Add the fruit and the liquid from the fruit if you cooked it down, which shouldn’t be much. If you soaked overnight, strain the booze off your fruit, do not add it to the dough as it will make the dough wet and impeded the rise. (Make a delicious cocktail with the strained off liquid.) Add the hazelnuts to the dough. Mix low speed until your dough re-forms into a coherent ball with the mix ins distributed throughout. This should take 5 minutes.

Using a bowl scraper, transfer dough to a lightly floured work surface. For P110 mold, weigh the dough into thirds around 420g per mold. Form a ball and with the seam side down place into the mold.  The ball of dough should fill somewhere between a quarter and a third of the mold. Beat egg well and brush over the top of the panettone. Lightly but securely cover your filled panettone mold with plastic wrap. Allow to proof in a warm, slightly humid place until the dough fills the mold roughly 2/3 high, 8 to 10 hours for a P110, up to 12 hours for larger panettones.

I imagine you have a kitchen scale if you are making this recipe. Measure your portions by weight so they are equal. They will rise and bake in the same amount of time that way.

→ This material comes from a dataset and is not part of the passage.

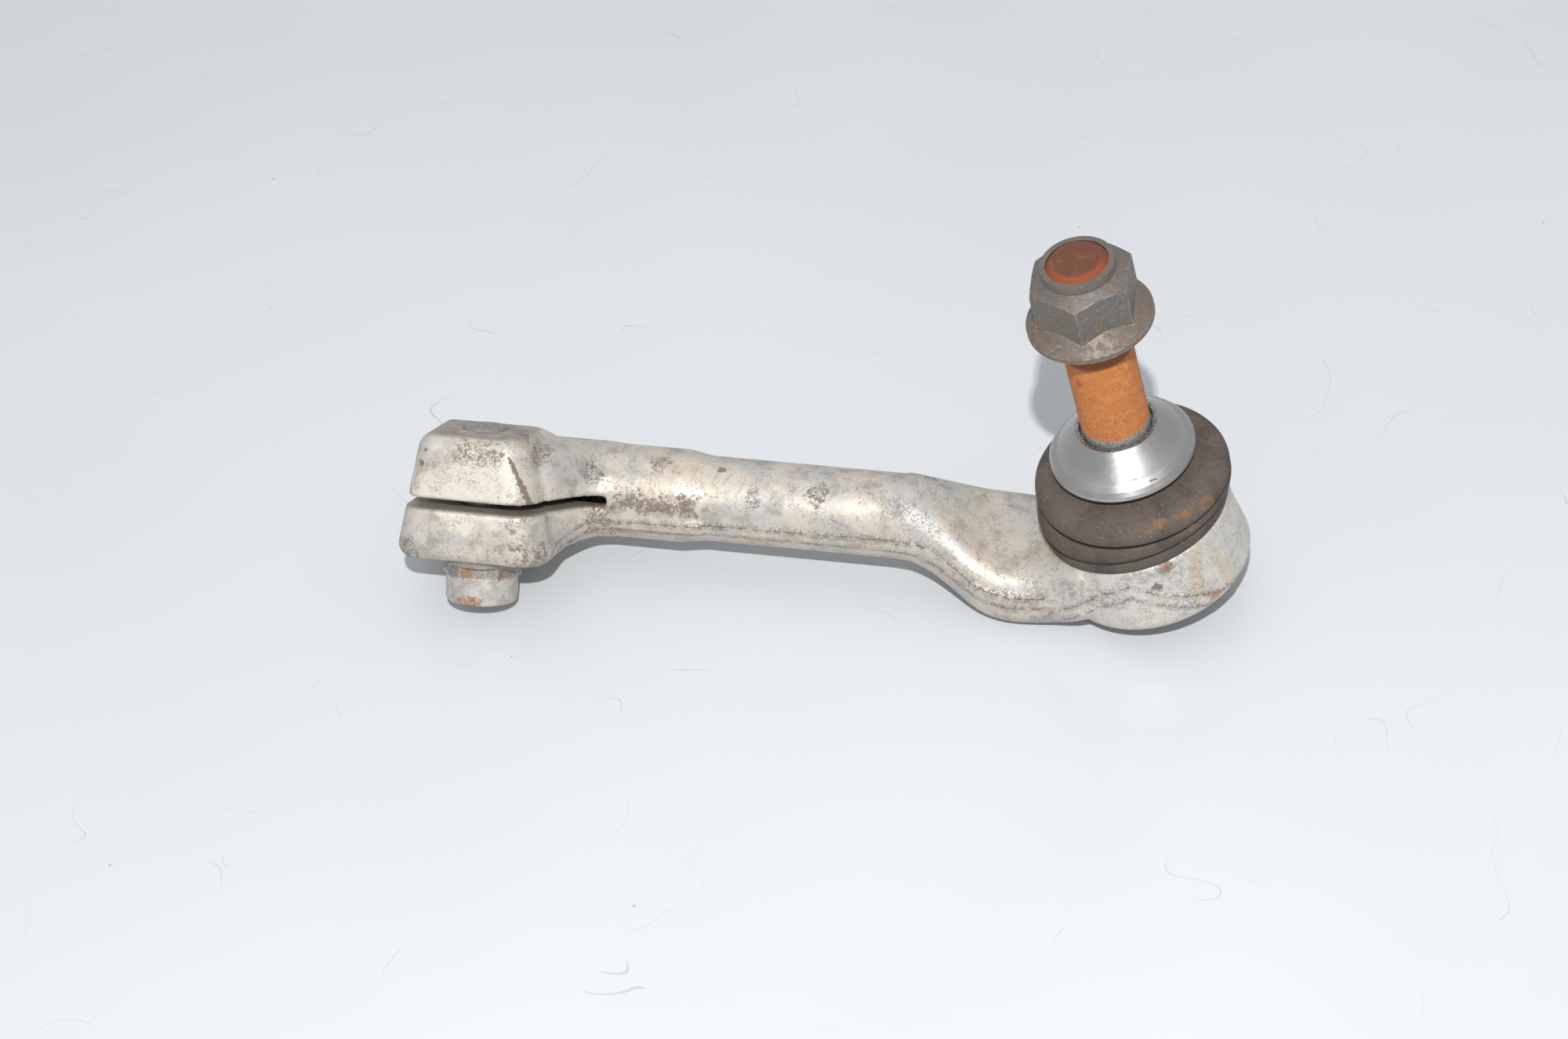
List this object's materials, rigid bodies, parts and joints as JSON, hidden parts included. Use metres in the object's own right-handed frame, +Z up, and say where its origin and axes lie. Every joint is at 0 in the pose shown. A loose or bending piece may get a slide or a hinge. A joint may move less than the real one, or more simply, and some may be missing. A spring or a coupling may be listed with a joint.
{
  "type": "tie rod end",
  "caption": "Forged aluminium steering tie rod end: split pinch clamp with threaded bore, cranked arm, and a booted ball joint whose stud carries a cone ring and a flange nut.",
  "frame": {"origin": "centre of the ball in the socket", "axes": "+X along the rod from the clamp to the joint, +Z up from the table the part lies on"},
  "size_m": [0.1944, 0.0587, 0.1017],
  "materials": {
    "forged_aluminium": "sand-blasted forging, pitted and stained",
    "seat_plastic": "natural plastic",
    "plate_steel": "pressed steel",
    "zinc_steel": "dull zinc plate with rust spots",
    "boot_rubber": "matt rubber under dust",
    "ring_steel": "dark spring wire",
    "stud_steel": "steel under orange rust",
    "turned_steel": "fine turned, bright",
    "nut_steel": "dark phosphate, worn at the edges"
  },
  "bodies": {
    "arm": {"forged_body": "forged_aluminium", "ball_seat": "seat_plastic", "closing_plate": "plate_steel", "pinch_bolt": "zinc_steel"},
    "boot": {"dust_boot": "boot_rubber", "boot_lower_ring": "ring_steel"},
    "collar": {"boot_upper_ring": "ring_steel"},
    "stud": {"ball_stud": "stud_steel", "cone_ring": "turned_steel", "flange_nut": "nut_steel"}
  },
  "joints": [
    {"name": "lean_turn", "type": "hinge", "parent": "arm", "child": "boot", "pos_m": [0, 0, 0], "axis": [-0.2756, 0, 0.9613], "continuous": true},
    {"name": "stud_lean", "type": "hinge", "parent": "boot", "child": "collar", "pos_m": [0, 0, 0], "axis": [0.3736, 0.9214, 0.1071], "range_deg": [-27.64, 12.36], "deforming": ["dust_boot"]},
    {"name": "stud_spin", "type": "hinge", "parent": "collar", "child": "stud", "pos_m": [0, 0, 0], "axis": [-0.1554, -0.0517, 0.9865], "continuous": true}
  ]
}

Preheat oven to 350°F (325°F for a convection oven). When the panettone is appropriately risen, apply a second coat of egg wash, sprinkle with fancy sugar, place it on a rimmed baking sheet, and place in oven. Bake the panettone until the tops are a deep, golden brown, and a pastry tester or knife pushed into the center comes out clean, approximately 35 minutes for P110, Up to 45 minutes for larger loaves. 195F for an internal temperature.  Rotate the loaves midway through the bake. When done, poke two skewers through the bottom to hang them upside down to cool for at least 2 hours and up to overnight. Stored in a plastic bag, the panettone will stay moist and fresh for at least 4 days.

Hanging by skewers. This is done to keep the bread from falling backdown on itself as it cools. It’s fun to do too.

Who would not love a pretty packaged panettone for the holidays?

I understand that should it go dry on you, like if you didn’t eat it up quickly enough, as if, panettone makes a lovely French toast.